Millions of years ago humankind created its first advanced technological society on the planet Hain. From there humans spread over the galaxy during an era of space travel and colonisation. Our own planet was one of many that was populated that way. Then something happened to the Hainish civilisation. Maybe there was an internal conflict, or maybe they just lost interest in their great experiment. In any case, the result was that all the worlds they had visited were left to their own devices, and as the aeons went by its peoples eventually forgot their origin.

Now we swiftly move into our future. The people of Hain have once again turned their eyes towards the stars, and started to seek their lost daughter worlds. As they find more and more of them, an interplanetary organisation, the Ekumen of All Worlds, is set up. Its purpose is not to conquer and control other civilisations, but to teach and learn. To teach all of their own knowledge the authorities of a planet wish to know, and to learn the history and specific nature of that culture.

The events in The Telling take place on Aka, a world with only one great continent. At first contact some seventy years ago it was in a pre-industrial state, but amazing technological progress has been made in that short time. The first Akan spacecraft has been built when the Ekumen finally are able to set up a permanent office. They soon discover that the Akans have set out on their march towards the stars with a disturbing single-mindedness. Everything in society is aiming at technological progress, leaving no room for other aspects of life. All is managed by the "Corporation State", a totalitarian government that has erased virtually all history dating back to the days before the technological revolution. Everywhere you go messages like "FORWARD TO THE FUTURE. PRODUCER-CONSUMERS OF AKA MARCH TO THE STARS" follow you.

The Observers from the Ekumen are of course interested in discovering what is behind the facade. What ideologies and beliefs did the Akans have before the Corporation took over? Is there anything of that culture left? Finding that information is complicated. Since the Ekumen has a "no interference" policy, they can't just use force to achieve their goal. After many denied requests they finally get permission to send an Observer away from the capital to explore the less developed parts of the world. An Earthwoman named Sutty is selected.

She comes from a similar, but at the same time totally different background. On Earth a religious sect called the Unists came very close to gaining absolute power of the whole planet when Sutty was young, forcing their old-fashioned, fundamentalist beliefs on everybody. In the end the tide turned and they were replaced by democratic governments, but she is still tormented by the personal losses she suffered as one of the enemies to the Unists.
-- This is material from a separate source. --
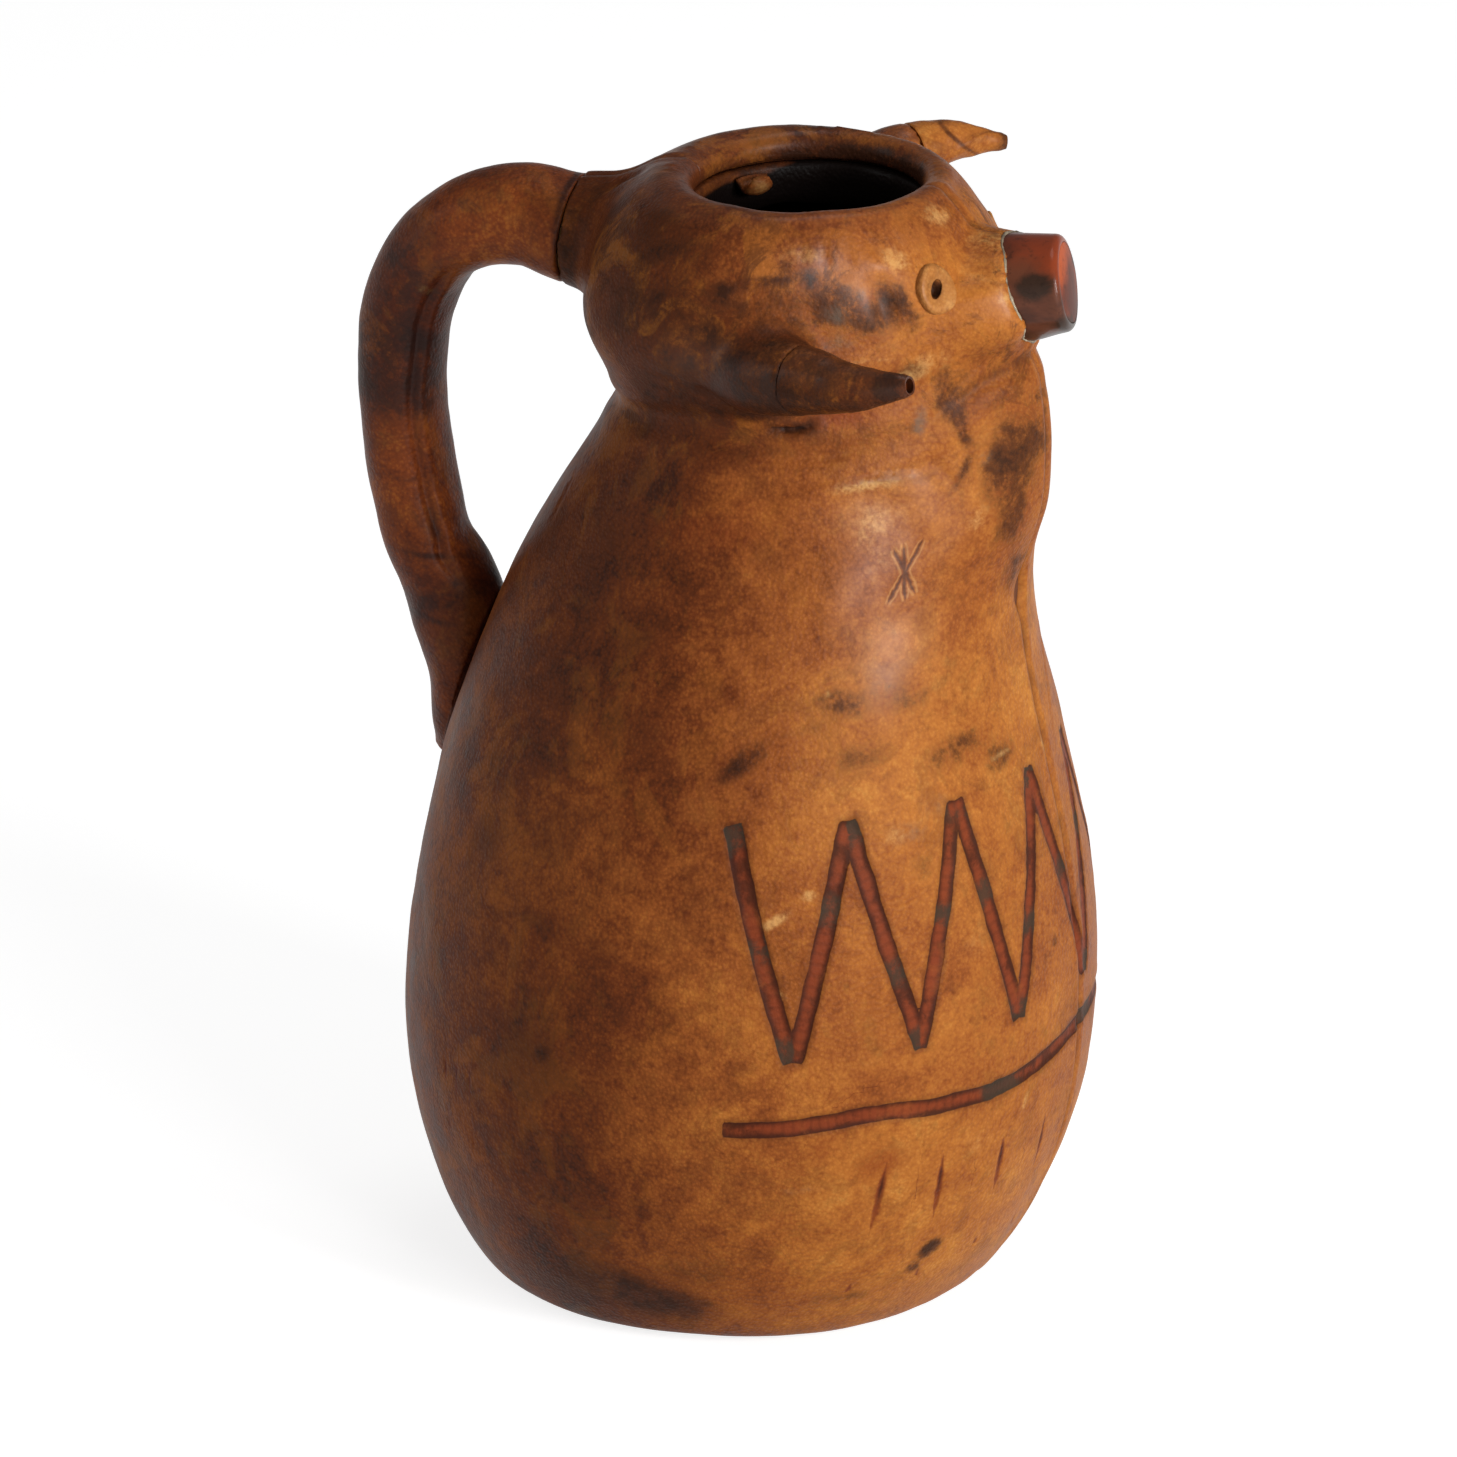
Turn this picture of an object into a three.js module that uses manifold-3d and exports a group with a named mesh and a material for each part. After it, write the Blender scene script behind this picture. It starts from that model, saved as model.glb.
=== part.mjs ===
// Wet-formed leather pitcher in the shape of a bull, millimetres, +Z up.
// +X is the bull's front (snout), +Y its left side, the table is z = 0.
import * as THREE from 'three';
import { mergeVertices } from 'three/addons/utils/BufferGeometryUtils.js';
import Module from 'manifold-3d';

const wasm = await Module();
wasm.setup();

// Clearances and leather thicknesses
const gap = 0.3;            // between any two pieces that lie against each other
const wall = 3.0;           // leather of the two half shells
const liningThick = 1.0;    // pitch lining
const stripThick = 1.3;     // backing strips behind the front and back seams
const stripHalfWidth = 6.7;
const shellLift = 0.5;      // the sole stands this much below the turned-in heel
const soleThick = 3.8;
const soleRadius = 51.7;
const innerDiscThick = 3.0;
const collarThick = 2.0;
const collarSet = 1.1;      // collar's upper edge below the rim
const collarHeight = 19.4;
const flangeDepth = 13.5;   // turned-in edge of the mouth, down from the rim
const liningDrop = 2.0;     // lining stops this much below the collar
const hornLeather = 2.6;    // leather of the horn bases, formed in the shells
const wrapThick = 2.0;      // leather wrapped round the handle and the horn tips
const around = 28;          // divisions round the body
const perStation = 2;       // rings from one station to the next, on the body and on tubes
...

The Telling is the story about her struggle to discover and understand the ancient culture that still exists on Aka behind the Corporation facade, and doing so, how she has to face and overcome her old personal demons. However, it also shows us how terribly wrong things can go if you try to replace knowledge with belief, no matter if it's sanctioned by religion or science. Le Guin has admitted that the cultural revolution in communist China was the model for the situation on Aka.

I absolutely adore this book. There is very little in the way of "action", but even so it is never boring. The characters are exceptionally well drawn, making you feel like you really know them in a way that is not very common in any book. It is written in typical Le Guin style - an expressive, even poetic prose that it is a joy to read. We are shown the horrors mankind can create when everything goes wrong, but also that it is never too late for reconciliation. It makes you think like few other books do. It took me little more than a day to re-read it, but I have been sorting it through in my mind for several days before I felt like I could write a review.

"My brother, my husband, my love, my self, you and I believed that we would defeat our enemy and bring peace to our land.
But belief is the wound that knowledge heals, and death begins the Telling of our life."